Repeat the lines below exactly as written, please, from the line with "for the hose" to the line with "if empty is", both lines included, and no others.

» **RECORDED DATA**:
──────

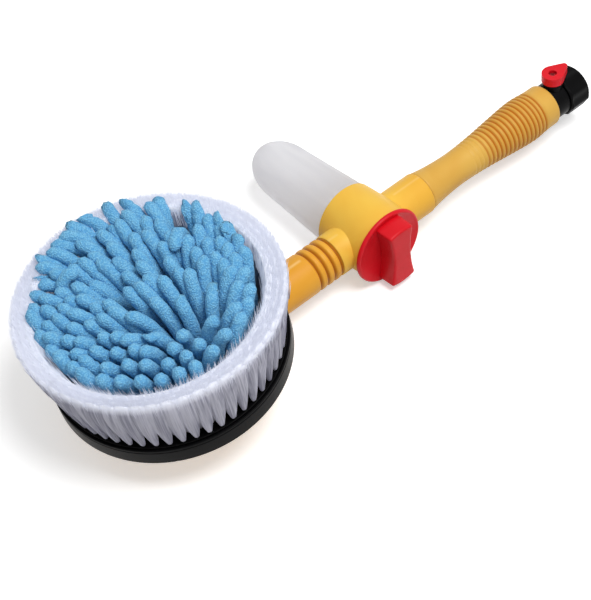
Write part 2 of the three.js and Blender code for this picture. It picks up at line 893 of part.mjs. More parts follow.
// Mixing spool: turns in the body with the knob, and lets the water through its cross bore
const frontSealLow = spoolFront - spoolSealPlace;
const backSealLow = -spoolBack + spoolBackSealPlace - sealWidth;
function mixingSpool() {
  const outline = [
    [0, -spoolBack],
    [spoolRadius, -spoolBack],
    ...sealNotch(spoolRadius, backSealLow),
    ...sealNotch(spoolRadius, frontSealLow),
    [spoolRadius, spoolFront],
    [0, spoolFront],
  ];
  const stem = block(stemSquare, stemSquare, -stemReach, -spoolBack + seatGap);
  return cut(
    join(alongY(turned(outline)), alongY(stem)),
    alongX(rod(spoolWaterRadius, -spoolRadius - cutOver, spoolRadius + cutOver)),
    alongY(rod(soapRadius, 0, spoolFront + cutOver, fewSides)),
  );
}
piece(handle, "mixing_spool", "white", mixingSpool());
piece(handle, "spool_front_seal", "rubber", alongY(seal(spoolRadius, frontSealLow)));
piece(handle, "spool_back_seal", "rubber", alongY(seal(spoolRadius, backSealLow)));
const retainerHigh = -spoolBack - seatGap;
const retainerBore = (stemSquare / 2) * Math.SQRT2 + runGap;
piece(
  handle,
  "spool_retainer",
  "white",
  alongY(ring(retainerBore, retainerRadius, retainerHigh - retainerThickness, retainerHigh)),
);

// Knob: a bevelled flange over the end of the body, and a waisted bar to grip
function mixingKnob() {
  const flange = turned(
    [
      [0, knobFront],
      [knobRadius - knobBevel, knobFront],
      [knobRadius, knobFront + knobBevel],
      [knobRadius, knobFace],
      [0, knobFace],
    ],
    manySides,
  );
  const halfLength = knobBarLength / 2 - knobTopBevel;
  const halfWidth = knobBarWidth / 2 - knobTopBevel;
  const pull = knobBarWaist - knobBarWidth / 2 - knobTopBevel;
  const bar = new THREE.Shape();
  bar.moveTo(-halfWidth, -halfLength);
  bar.lineTo(halfWidth, -halfLength);
  bar.bezierCurveTo(pull, -halfLength / 3, pull, halfLength / 3, halfWidth, halfLength);
  bar.lineTo(-halfWidth, halfLength);
  bar.bezierCurveTo(-pull, halfLength / 3, -pull, -halfLength / 3, -halfWidth, -halfLength);
  const barForm = new THREE.ExtrudeGeometry(bar, {
    depth: knobBarHeight - knobTopBevel,
    bevelSize: knobTopBevel,
    bevelThickness: knobTopBevel,
    bevelSegments: 1,
    curveSegments: 8,
  });
  barForm.rotateX(Math.PI / 2).translate(0, knobFront, 0);
  const socket = stemSquare + 2 * seatGap;
  return cut(
    join(alongY(flange), barForm),
    alongY(block(socket, socket, -stemReach - seatGap, knobFace + cutOver)),
  );
}
piece(handle, "mixing_knob", "red", mixingKnob());

// Soap bottle: an open neck in the body's socket, a slight taper and a long dome
function soapBottle() {
  const domeStart = bottleStart + bottleStraight;
  const domeSteps = 5;
  const dome = (radius, length) =>
    Array.from({ length: domeSteps + 1 }, (_, index) => {
      const angle = (Math.PI / 2) * (index / domeSteps);
      const across = index === domeSteps ? 0 : radius * Math.cos(angle);
      return [across, domeStart + length * Math.sin(angle)];
    });
  const outline = [
    [bottleThreadRadius - bottleWall, bottleNeckEnd],
    [bottleThreadRadius, bottleNeckEnd],
    [bottleThreadRadius, bottleStart],
    [bottleRadius - bottleShoulder, bottleStart],
    [bottleRadius, bottleStart + bottleShoulder],
    ...dome(bottleTaperRadius, bottleDome),
  ];
  const inside = [
    [0, bottleNeckEnd - cutOver],
    [bottleThreadRadius - bottleWall, bottleNeckEnd - cutOver],
    [bottleThreadRadius - bottleWall, bottleStart + bottleShoulder],
    [bottleRadius - bottleWall, bottleStart + 2 * bottleShoulder],
    ...dome(bottleTaperRadius - bottleWall, bottleDome - bottleWall),
  ];
  outline[0] = [0, bottleNeckEnd];
  return cut(solid(alongY(turned(outline, manySides))), alongY(turned(inside, manySides)));
}
piece(handle, "soap_bottle", "clear", soapBottle());
const sealLow = bottleSocketFloor + seatGap;
piece(
  handle,
  "bottle_seal",
  "rubber",
  alongY(
    ring(
      bottleThreadRadius - bottleSealWidth,
      bottleThreadRadius,
      sealLow,
      sealLow + bottleSealThickness,
    ),
  ),
);
piece(
  handle,
  "dip_tube",
  "clear",
  alongY(ring(soapRadius, dipTubeRadius, spoolFront + 2 * seatGap, spoolFront + dipTubeLength, fewSides)),
);

// Grip: a spigot in the body's stub, a waist, a grooved belly and a plain end
const gripCurve = new THREE.SplineCurve(
  gripOutlineShares.map(
    ([along, swell]) =>
      new THREE.Vector2(
        gripStart + along * gripLength,
        gripWaistRadius + swell * (gripBellyRadius - gripWaistRadius),
      ),
  ),
).getPoints(120);
function gripRadiusAt(x) {
  const index = Math.max(1, gripCurve.findIndex((point) => point.x >= x));
  const [low, high] = [gripCurve[index - 1], gripCurve[index]];
  return THREE.MathUtils.mapLinear(x, low.x, high.x, low.y, high.y);
}
const gripSealLow = gripStart - spigotLength + sealPlace;
function handleGrip() {
  const pitch = ((gripGrooveTo - gripGrooveFrom) * gripLength) / (gripGrooveCount - 1);
  const grooves = Array.from({ length: gripGrooveCount }, (_, index) => {
    const middle = gripStart + gripGrooveFrom * gripLength + index * pitch;
    const [low, high] = [middle - gripGrooveWidth / 2, middle + gripGrooveWidth / 2];
    return [
      [gripRadiusAt(low), low],
      [gripRadiusAt(high) - gripGrooveDepth, high],
    ];
  }).flat();
  const plainShares = [0, 0.06, 0.13, 0.2, 0.268, 0.3, 0.93];
  const plain = plainShares.map((share) => {
    const x = gripStart + share * gripLength;
    return [gripRadiusAt(x), x];
  });
  const outside = [...plain, ...grooves].sort((a, b) => a[1] - b[1]);
  const outline = [
    [waterRadius, gripStart - spigotLength],
    [spigotRadius, gripStart - spigotLength],
    ...sealNotch(spigotRadius, gripSealLow),
    [spigotRadius, gripStart],
    ...outside,
    [gripCurve.at(-1).y, gripEnd],
    [valveSpigotRadius + seatGap, gripEnd],
    [valveSpigotRadius + seatGap, gripEnd - valveSpigotLength],
    [waterRadius, gripEnd - valveSpigotLength],
  ];
  return alongX(turned(outline));
}
piece(handle, "handle_grip", "yellow", handleGrip());
piece(handle, "grip_seal", "rubber", alongX(seal(spigotRadius, gripSealLow)));

// Ball valve: a body screwed into the grip, a ball between two seats, a stem and a lever
const seatSpan = (ballRadius ** 2 - (ballBoreRadius + seatGap) ** 2) ** 0.5;
const seatLow = valveAxis - seatSpan - seatThickness;
function valveBody() {
  const outline = [
    [waterRadius, valveStart - valveSpigotLength],
    [valveSpigotRadius, valveStart - valveSpigotLength],
    [valveSpigotRadius, valveStart],
    [valveRadius, valveStart],
    [valveRadius, nutStart - seatGap],
    [valveThreadRadius, nutStart - seatGap],
    [valveThreadRadius, valveEnd],
    [valveBoreRadius, valveEnd],
    [valveBoreRadius, seatLow - seatGap],
    [waterRadius, seatLow - seatGap],
  ];
  const bossWidth = 2 * valveBossRadius + cutOver;
  const bossSide = block(bossWidth, bossWidth, -cutOver, valveBossTop + cutOver);
  const boss = cut(
    solid(rod(valveBossRadius, 0, valveBossTop).translate(valveAxis, 0, 0)),
    bossSide.clone().translate(valveStart - bossWidth / 2, 0, 0),
    bossSide.translate(nutStart - seatGap + bossWidth / 2, 0, 0),
  );
  return cut(
    boss.add(solid(alongX(turned(outline)))),
    alongX(rod(valveBoreRadius, seatLow - seatGap, valveEnd + cutOver)),
    rod(stemRadius + seatGap, 0, valveBossTop + cutOver).translate(valveAxis, 0, 0),
  );
}
piece(handle, "valve_body", "black", valveBody());
function valveSeat(name, direction) {
  const outline = [
    [ballBoreRadius + seatGap, -seatSpan - seatThickness],
    [valveBoreRadius - seatGap, -seatSpan - seatThickness],
    [valveBoreRadius - seatGap, -seatSpan + seatThickness / 2],
    [ballBoreRadius + seatGap, -seatSpan - seatGap],
  ];
  const geometry = alongX(turned(outline)).scale(direction, 1, 1).translate(valveAxis, 0, 0);
  piece(handle, name, "white", geometry);
}
valveSeat("valve_seat_front", 1);
valveSeat("valve_seat_rear", -1);

const valve = new THREE.Group();
valve.position.x = valveAxis;
handle.add(valve);
piece(
  valve,
  "valve_ball",
  "steel",
  cut(
    solid(new THREE.SphereGeometry(ballRadius, someSides, fewSides)),
    alongX(rod(ballBoreRadius, -ballRadius - cutOver, ballRadius + cutOver, fewSides)),
    block(2 * ballRadius, tangWidth + 2 * seatGap, ballRadius - tangDepth, ballRadius + cutOver),
  ),
);
const stemSide = stemRadius * stemSquareShare;
const stemTop = leverWeb - stemFlange;
const stemSealLow = valveBoreRadius + stemFlange;
function valveStem() {
  const outline = [
    [0, valveBoreRadius + seatGap],
    [stemRadius, valveBoreRadius + seatGap],
    ...sealNotch(stemRadius, stemSealLow),
    [stemRadius, leverUnder - seatGap],
    [0, leverUnder - seatGap],
  ];
  const tangLow = ballRadius - tangDepth + seatGap;
  const tang = block(2 * stemRadius - 4 * seatGap, tangWidth, tangLow, valveBoreRadius + cutOver);
  const square = block(stemSide, stemSide, leverUnder - cutOver, stemTop);
  return cut(
    join(turned(outline), tang, square),
    rod(leverScrewRadius + seatGap, stemTop - leverScrewLength, stemTop + cutOver, fewSides),
  );
}
piece(valve, "valve_stem", "black", valveStem());
piece(valve, "stem_seal", "rubber", seal(stemRadius, stemSealLow));

// Lever: a drop-shaped plate, its wide end round the stem and its tip towards the hose
function valveLever() {
  const tangent = Math.acos((leverRadius - leverTipRadius) / leverReach);
  const outline = new THREE.Shape();
  outline.absarc(0, 0, leverRadius, tangent, fullTurn - tangent, false);
  outline.absarc(leverReach, 0, leverTipRadius, -tangent, tangent, false);
  const socket = stemSide + 2 * seatGap;
  return cut(
    solid(slice(outline, leverUnder, leverTop)),
    block(socket, socket, leverUnder - cutOver, stemTop + seatGap),
    rod(leverScrewRadius + seatGap, leverUnder, leverTop, fewSides),
    rod(leverRecessRadius, leverWeb, leverTop + cutOver, fewSides),
  );
}
piece(valve, "valve_lever", "red", valveLever());
const leverScrewForm = screw(
  leverScrewRadius,
  leverScrewLength - 2 * seatGap,
  leverRecessRadius - runGap,
  leverScrewHeadHeight,
);
const leverScrew = piece(valve, "lever_screw", "steel", leverScrewForm);
leverScrew.rotation.x = Math.PI;
leverScrew.position.z = leverWeb + seatGap;

// Hose tail: a barbed spout whose flange seats in the valve, with a washer over the flange
const tailLow = 2 * valveAxis - seatLow + seatGap;
function hoseTail() {
  const spout = tailLow + tailFlange;
  const barbs = Array.from({ length: tailBarbCount }, (_, index) => {
    const high = valveEnd + tailReach - index * tailBarbPitch;
    return [
      [tailRadius, high],
      [tailRadius + tailBarb, high - tailBarbPitch / 2],
      [tailRadius, high - tailBarbPitch / 2],
    ];
  }).reverse();
  const outline = [
    [tailBoreRadius, tailLow],
    [tailFlangeRadius, tailLow],
    [tailFlangeRadius, spout],
    [tailRadius, spout],
    ...barbs.flatMap((barb) => barb.reverse()),
    [tailBoreRadius, valveEnd + tailReach],
  ];
  return alongX(turned(outline, fewSides));
}
piece(handle, "hose_tail", "black", hoseTail());
const hoseWasherLow = tailLow + tailFlange + seatGap;
piece(
  handle,
  "hose_washer",
  "rubber",
  alongX(ring(tailRadius + seatGap, tailFlangeRadius, hoseWasherLow, hoseWasherLow + hoseWasherThickness)),
);

// Hose nut: ribbed outside, screwed over the valve's thread, with an open mouth for the hose
function hoseNut() {
  const sides = nutRibCount * 4;
  const outline = Array.from({ length: sides }, (_, index) => {
    const angle = (fullTurn * index) / sides;
    const radius = nutRadius - nutChamfer - nutRibDepth * (0.5 - 0.5 * Math.cos(nutRibCount * angle));
    return around(radius, angle);
  });
  const form = new THREE.ExtrudeGeometry(shapeOf(outline), {
    depth: nutLength - 2 * nutChamfer,
    bevelSize: nutChamfer,
    bevelThickness: nutChamfer,
    bevelSegments: 1,
  });
  form.translate(0, 0, nutStart + nutChamfer);
  return cut(
    solid(alongX(form)),
    alongX(rod(valveThreadRadius + seatGap, nutStart - cutOver, nutEnd - nutMouthDepth)),
    alongX(rod(nutMouthRadius, nutStart, nutEnd + cutOver)),
  );
}
piece(handle, "hose_nut", "black", hoseNut());

export default brush;
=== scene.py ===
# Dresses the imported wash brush: moulded handle, soap bottle, bristle ring and chenille pad.
# Sizes are in millimetres in the frame of the handle or of the tilted head, unless a note says so.
import json
from math import acos, cos, pi, radians, sin, sqrt

import bmesh
import bpy
import numpy as np
from mathutils import Matrix, Vector, noise


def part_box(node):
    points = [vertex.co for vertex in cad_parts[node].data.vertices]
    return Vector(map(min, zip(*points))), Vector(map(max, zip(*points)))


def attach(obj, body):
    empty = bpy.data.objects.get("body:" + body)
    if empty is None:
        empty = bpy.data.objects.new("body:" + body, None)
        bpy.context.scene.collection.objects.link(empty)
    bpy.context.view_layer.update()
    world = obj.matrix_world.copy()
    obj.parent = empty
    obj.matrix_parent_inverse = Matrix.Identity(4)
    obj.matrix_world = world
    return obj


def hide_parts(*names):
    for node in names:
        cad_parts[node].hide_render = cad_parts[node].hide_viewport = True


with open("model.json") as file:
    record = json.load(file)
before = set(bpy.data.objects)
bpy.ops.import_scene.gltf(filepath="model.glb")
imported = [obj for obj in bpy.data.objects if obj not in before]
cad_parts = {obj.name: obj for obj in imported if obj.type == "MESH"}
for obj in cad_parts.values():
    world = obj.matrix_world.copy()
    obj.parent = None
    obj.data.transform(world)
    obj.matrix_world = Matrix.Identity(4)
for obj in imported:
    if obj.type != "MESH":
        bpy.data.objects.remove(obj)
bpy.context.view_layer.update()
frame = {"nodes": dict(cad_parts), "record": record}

frames = {
    "handleX": 156.7988,  # from the origin to the middle of the mixing body
    "handleZ": 26.8,
    "headReach": 161.6,  # from the mixing body to the head
    "headRise": 7.8,
    "headTilt": 7.9,  # degrees
    "millimetre": 0.001,
}

handlePlace = Matrix.Scale(frames["millimetre"], 4) @ Matrix.Translation(
    (frames["handleX"], 0, frames["handleZ"])
)
headPlace = (
    handlePlace
    @ Matrix.Translation((-frames["headReach"], 0, frames["headRise"]))
    @ Matrix.Rotation(-radians(frames["headTilt"]), 4, "Y")
)
alongHandle = handlePlace @ Matrix.Rotation(pi / 2, 4, "Y")
alongBottle = handlePlace @ Matrix.Rotation(-pi / 2, 4, "X")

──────

» **RESPONSE TO THIS EXERCISE**:
// Hose nut: ribbed outside, screwed over the valve's thread, with an open mouth for the hose
function hoseNut() {
  const sides = nutRibCount * 4;
  const outline = Array.from({ length: sides }, (_, index) => {
    const angle = (fullTurn * index) / sides;
    const radius = nutRadius - nutChamfer - nutRibDepth * (0.5 - 0.5 * Math.cos(nutRibCount * angle));
    return around(radius, angle);
  });
  const form = new THREE.ExtrudeGeometry(shapeOf(outline), {
    depth: nutLength - 2 * nutChamfer,
    bevelSize: nutChamfer,
    bevelThickness: nutChamfer,
    bevelSegments: 1,
  });
  form.translate(0, 0, nutStart + nutChamfer);
  return cut(
    solid(alongX(form)),
    alongX(rod(valveThreadRadius + seatGap, nutStart - cutOver, nutEnd - nutMouthDepth)),
    alongX(rod(nutMouthRadius, nutStart, nutEnd + cutOver)),
  );
}
piece(handle, "hose_nut", "black", hoseNut());

export default brush;
=== scene.py ===
# Dresses the imported wash brush: moulded handle, soap bottle, bristle ring and chenille pad.
# Sizes are in millimetres in the frame of the handle or of the tilted head, unless a note says so.
import json
from math import acos, cos, pi, radians, sin, sqrt

import bmesh
import bpy
import numpy as np
from mathutils import Matrix, Vector, noise


def part_box(node):
    points = [vertex.co for vertex in cad_parts[node].data.vertices]
    return Vector(map(min, zip(*points))), Vector(map(max, zip(*points)))


def attach(obj, body):
    empty = bpy.data.objects.get("body:" + body)
    if empty is None:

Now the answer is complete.